Required task:
Return the listing below in full, with every line exactly as it is.
------------
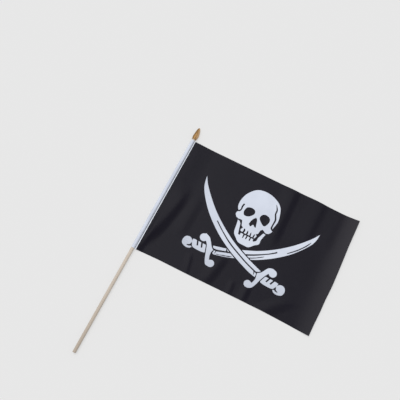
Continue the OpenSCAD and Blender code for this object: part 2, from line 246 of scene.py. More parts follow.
SKULL_LINES = [
    [(31.2, 96.1, 1.0), (37.9, 84.4, 3.5), (38.8, 73.6, 3.5), (44.4, 60.2, 4.0), (44.0, 46.4, 3.4),
     (44.6, 37.1, 4.2), (51.3, 32.5, 3.8)],
    [(-38.7, 63.5, 3.8), (-40.2, 55.3, 3.8), (-39.7, 48.1, 3.2), (-42.5, 42.6, 3.8), (-49.4, 40.8, 2.6)],
    [(31.3, 19.7, 3.6), (40.7, 18.3, 2.0)],
    [(-18.6, -2.9, 3.4), (-7.5, -4.0, 3.3), (2.6, -3.9, 3.3), (10.9, -4.5, 3.1), (20.4, -4.1, 2.9)],
    [(-12.2, 7.7, 2.6), (-10.3, 3.4, 4.3), (-12.1, -3.8, 3.8)],
    [(-2.7, 7.0, 1.4), (-1.6, 1.8, 3.6), (-2.6, -4.3, 3.8)],
    [(5.8, 7.3, 0.5), (6.8, 1, 3.2), (6.8, -4.7, 3)],
    [(16, 6.3, 2.2), (15, 1.7, 3.2), (14.9, -4.3, 3.8)],
    [(-6.6, -4.9, 4.1), (-6.8, -14.9, 1.9)],
    [(1.2, -4.9, 3.3), (0.8, -14, 2.7)],
    [(10.2, -4.7, 3.0), (10.1, -13.7, 2.9)],
]
FRONT_BACK = [(-150.2, 85.3), (-138, 65.7), (-115.2, 39.7), (-86.9, 12.6), (-51.6, -13.6), (-17.5, -34),
              (22.6, -51.9), (61.2, -65.7)]
FRONT_HEEL = [(66.2, -67), (61.9, -70.9), (56.6, -72.7), (59.1, -80.4)]
FRONT_EDGE = [(58.8, -86.1), (37.5, -80.5), (-3, -64.2), (-36.2, -47.3), (-64.9, -29), (-99, -1),
              (-125.4, 28.4), (-143.8, 57.1), (-150.2, 82.6)]
FRONT_LINES = [
    [(-78.1, -4.3, 2.7), (-55.2, -21.8, 2.5), (-25.6, -40.8, 3.3), (10.8, -57.7, 3.1), (31.7, -66.3, 3.1),
     (59.5, -75.7, 3.4)],
    [(50.8, -75, 1.5), (53.2, -77.7, 2.2), (53.2, -81, 1.3), (53.7, -83.5, 0.4)],
]
REAR_BACK = [(154, 76.8), (141.5, 58.9), (121.6, 36.3), (101.3, 16.8), (73.1, -5.6), (42.1, -25),
             (15.7, -37.2), (-13.2, -49.1), (-28.7, -55.2), (-59.3, -63)]
REAR_HEEL = [(-58.4, -66.5), (-52.7, -70.8), (-53.6, -80.4)]
REAR_EDGE = [(-50, -81.4), (-32, -77.5), (-19, -73.6), (-3.5, -67.9), (33.1, -53.3), (54.9, -41.9),
             (81.3, -24.3), (108.5, -1.7), (128.9, 21.1), (145.6, 44.6), (152, 61.1), (154, 75)]
REAR_LINES = [
    [(81.5, -8.8, 3.3), (74.6, -14.6, 3.1), (61.4, -24.0, 2.5), (34.2, -40.1, 3.5), (7.2, -52.4, 3.8),
     (-24.4, -62.5, 3.8), (-48, -70.0, 4.4), (-59.9, -69.1, 3.8)],
    [(143.3, 49.4, 0.8), (140.9, 44.9, 1.9), (135.6, 35.8, 2.7), (128.7, 26.3, 2.7), (120.9, 16.9, 2.6),
     (107.1, 3.1, 2.2), (102.6, -0.6, 1.2)],
    [(21.8, -54.4, 2), (32.7, -49.1, 2.2), (43.7, -42.8, 1.8), (52.4, -36.7, 1.9), (58.7, -32.5, 0.8)],
    [(-45, -78.1, 1.4), (-36, -76.1, 1.2), (-28.4, -73.8, 2.2), (-22, -71.9, 1.6), (-16, -70, 2.3),
     (-8.5, -66.2, 0.3)],
    [(-48.3, -70.5, 2.4), (-48, -74, 1.8), (-49.6, -79.1, 0.9)],
]
REAR_SHADOW = [(-29.2, -53.4), (-27.2, -55.6), (-21.8, -61.3), (-20.3, -63.8), (-26.8, -63.6)]
UPPER_CURL_R = 9.4
LOWER_CURL_R = 8.8
LEFT_GUARD = {
    "upper": (-88.1, -55.2),
    "lower": (-46.6, -103.9),
    "front": [(-88.4, -43.8), (-82.1, -45.8), (-73.8, -50.4), (-61.6, -66.9), (-55, -72.2)],
    "foot": [(-57.2, -80), (-56.3, -89.3), (-52.4, -99.2)],
    "back": [(-47.9, -111.9), (-56.8, -110.6), (-63.3, -98.9), (-69.5, -80.8), (-74.3, -67.2),
             (-79.9, -60.8)],
}
RIGHT_GUARD = {
    "upper": (93.1, -59.3),
    "lower": (50.6, -107.8),
    "front": [(92.5, -49.2), (86.8, -49.2), (78, -53.3), (68, -68.9), (59.9, -74.7)],
    "foot": [(60.8, -80.3), (61.9, -89.7), (58.9, -100.5)],
    "back": [(53.1, -117.3), (62.2, -112.4), (68, -101.9), (71.9, -90), (78.3, -74.2), (85.2, -63.4)],
}
POMMEL = (-119.1, -79.5)
POMMEL_R = 11.1
GRIP = [(-109.2, -69.5), (-104.8, -68.7), (-76.3, -69.2), (-72.1, -74.2), (-71.2, -80), (-69.2, -84.5),
        (-71.4, -87.6), (-78.5, -88.7), (-90.6, -88.9), (-99.6, -88.1), (-104, -85.8), (-108.6, -75.9)]
GRIP_NOTCHES = [
    [(-98.1, -66.6, 3.8), (-95.4, -73.4, 3.8), (-92.9, -79.7, 3.8)],
    [(-86.5, -66.7, 3.8), (-84.1, -73.9, 3.8), (-81.8, -79.9, 3.4)],
]
POMMEL_RIM = [(-130.7, -79.5), (-129, -88.2), (-123.2, -92.6), (-114.9, -94.6), (-107.1, -92.7),
              (-103.3, -88.3)]
POMMEL_END = (-106.1, -87.7)
POMMEL_CUT = [(-107, -80.2, 3.8), (-108, -84.2, 3.8), (-110.7, -87.1, 3.8), (-116.5, -88.4, 1.6)]
# The right handle mirrors the left one, turned a little and moved so that this point of it comes here
HANDLE_FROM = (-48.6, -103)
HANDLE_TO = (52.3, -105.6)
HANDLE_TURN = math.radians(-3.2)


def joined(*runs):
    """One outline from runs of points and single points."""
    return np.concatenate([np.array(run, float).reshape(-1, 2) for run in runs])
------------
Exercise result:
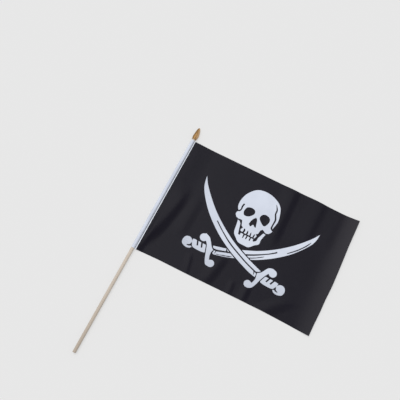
Continue the OpenSCAD and Blender code for this object: part 2, from line 246 of scene.py. More parts follow.
SKULL_LINES = [
    [(31.2, 96.1, 1.0), (37.9, 84.4, 3.5), (38.8, 73.6, 3.5), (44.4, 60.2, 4.0), (44.0, 46.4, 3.4),
     (44.6, 37.1, 4.2), (51.3, 32.5, 3.8)],
    [(-38.7, 63.5, 3.8), (-40.2, 55.3, 3.8), (-39.7, 48.1, 3.2), (-42.5, 42.6, 3.8), (-49.4, 40.8, 2.6)],
    [(31.3, 19.7, 3.6), (40.7, 18.3, 2.0)],
    [(-18.6, -2.9, 3.4), (-7.5, -4.0, 3.3), (2.6, -3.9, 3.3), (10.9, -4.5, 3.1), (20.4, -4.1, 2.9)],
    [(-12.2, 7.7, 2.6), (-10.3, 3.4, 4.3), (-12.1, -3.8, 3.8)],
    [(-2.7, 7.0, 1.4), (-1.6, 1.8, 3.6), (-2.6, -4.3, 3.8)],
    [(5.8, 7.3, 0.5), (6.8, 1, 3.2), (6.8, -4.7, 3)],
    [(16, 6.3, 2.2), (15, 1.7, 3.2), (14.9, -4.3, 3.8)],
    [(-6.6, -4.9, 4.1), (-6.8, -14.9, 1.9)],
    [(1.2, -4.9, 3.3), (0.8, -14, 2.7)],
    [(10.2, -4.7, 3.0), (10.1, -13.7, 2.9)],
]
FRONT_BACK = [(-150.2, 85.3), (-138, 65.7), (-115.2, 39.7), (-86.9, 12.6), (-51.6, -13.6), (-17.5, -34),
              (22.6, -51.9), (61.2, -65.7)]
FRONT_HEEL = [(66.2, -67), (61.9, -70.9), (56.6, -72.7), (59.1, -80.4)]
FRONT_EDGE = [(58.8, -86.1), (37.5, -80.5), (-3, -64.2), (-36.2, -47.3), (-64.9, -29), (-99, -1),
              (-125.4, 28.4), (-143.8, 57.1), (-150.2, 82.6)]
FRONT_LINES = [
    [(-78.1, -4.3, 2.7), (-55.2, -21.8, 2.5), (-25.6, -40.8, 3.3), (10.8, -57.7, 3.1), (31.7, -66.3, 3.1),
     (59.5, -75.7, 3.4)],
    [(50.8, -75, 1.5), (53.2, -77.7, 2.2), (53.2, -81, 1.3), (53.7, -83.5, 0.4)],
]
REAR_BACK = [(154, 76.8), (141.5, 58.9), (121.6, 36.3), (101.3, 16.8), (73.1, -5.6), (42.1, -25),
             (15.7, -37.2), (-13.2, -49.1), (-28.7, -55.2), (-59.3, -63)]
REAR_HEEL = [(-58.4, -66.5), (-52.7, -70.8), (-53.6, -80.4)]
REAR_EDGE = [(-50, -81.4), (-32, -77.5), (-19, -73.6), (-3.5, -67.9), (33.1, -53.3), (54.9, -41.9),
             (81.3, -24.3), (108.5, -1.7), (128.9, 21.1), (145.6, 44.6), (152, 61.1), (154, 75)]
REAR_LINES = [
    [(81.5, -8.8, 3.3), (74.6, -14.6, 3.1), (61.4, -24.0, 2.5), (34.2, -40.1, 3.5), (7.2, -52.4, 3.8),
     (-24.4, -62.5, 3.8), (-48, -70.0, 4.4), (-59.9, -69.1, 3.8)],
    [(143.3, 49.4, 0.8), (140.9, 44.9, 1.9), (135.6, 35.8, 2.7), (128.7, 26.3, 2.7), (120.9, 16.9, 2.6),
     (107.1, 3.1, 2.2), (102.6, -0.6, 1.2)],
    [(21.8, -54.4, 2), (32.7, -49.1, 2.2), (43.7, -42.8, 1.8), (52.4, -36.7, 1.9), (58.7, -32.5, 0.8)],
    [(-45, -78.1, 1.4), (-36, -76.1, 1.2), (-28.4, -73.8, 2.2), (-22, -71.9, 1.6), (-16, -70, 2.3),
     (-8.5, -66.2, 0.3)],
    [(-48.3, -70.5, 2.4), (-48, -74, 1.8), (-49.6, -79.1, 0.9)],
]
REAR_SHADOW = [(-29.2, -53.4), (-27.2, -55.6), (-21.8, -61.3), (-20.3, -63.8), (-26.8, -63.6)]
UPPER_CURL_R = 9.4
LOWER_CURL_R = 8.8
LEFT_GUARD = {
    "upper": (-88.1, -55.2),
    "lower": (-46.6, -103.9),
    "front": [(-88.4, -43.8), (-82.1, -45.8), (-73.8, -50.4), (-61.6, -66.9), (-55, -72.2)],
    "foot": [(-57.2, -80), (-56.3, -89.3), (-52.4, -99.2)],
    "back": [(-47.9, -111.9), (-56.8, -110.6), (-63.3, -98.9), (-69.5, -80.8), (-74.3, -67.2),
             (-79.9, -60.8)],
}
RIGHT_GUARD = {
    "upper": (93.1, -59.3),
    "lower": (50.6, -107.8),
    "front": [(92.5, -49.2), (86.8, -49.2), (78, -53.3), (68, -68.9), (59.9, -74.7)],
    "foot": [(60.8, -80.3), (61.9, -89.7), (58.9, -100.5)],
    "back": [(53.1, -117.3), (62.2, -112.4), (68, -101.9), (71.9, -90), (78.3, -74.2), (85.2, -63.4)],
}
POMMEL = (-119.1, -79.5)
POMMEL_R = 11.1
GRIP = [(-109.2, -69.5), (-104.8, -68.7), (-76.3, -69.2), (-72.1, -74.2), (-71.2, -80), (-69.2, -84.5),
        (-71.4, -87.6), (-78.5, -88.7), (-90.6, -88.9), (-99.6, -88.1), (-104, -85.8), (-108.6, -75.9)]
GRIP_NOTCHES = [
    [(-98.1, -66.6, 3.8), (-95.4, -73.4, 3.8), (-92.9, -79.7, 3.8)],
    [(-86.5, -66.7, 3.8), (-84.1, -73.9, 3.8), (-81.8, -79.9, 3.4)],
]
POMMEL_RIM = [(-130.7, -79.5), (-129, -88.2), (-123.2, -92.6), (-114.9, -94.6), (-107.1, -92.7),
              (-103.3, -88.3)]
POMMEL_END = (-106.1, -87.7)
POMMEL_CUT = [(-107, -80.2, 3.8), (-108, -84.2, 3.8), (-110.7, -87.1, 3.8), (-116.5, -88.4, 1.6)]
# The right handle mirrors the left one, turned a little and moved so that this point of it comes here
HANDLE_FROM = (-48.6, -103)
HANDLE_TO = (52.3, -105.6)
HANDLE_TURN = math.radians(-3.2)


def joined(*runs):
    """One outline from runs of points and single points."""
    return np.concatenate([np.array(run, float).reshape(-1, 2) for run in runs])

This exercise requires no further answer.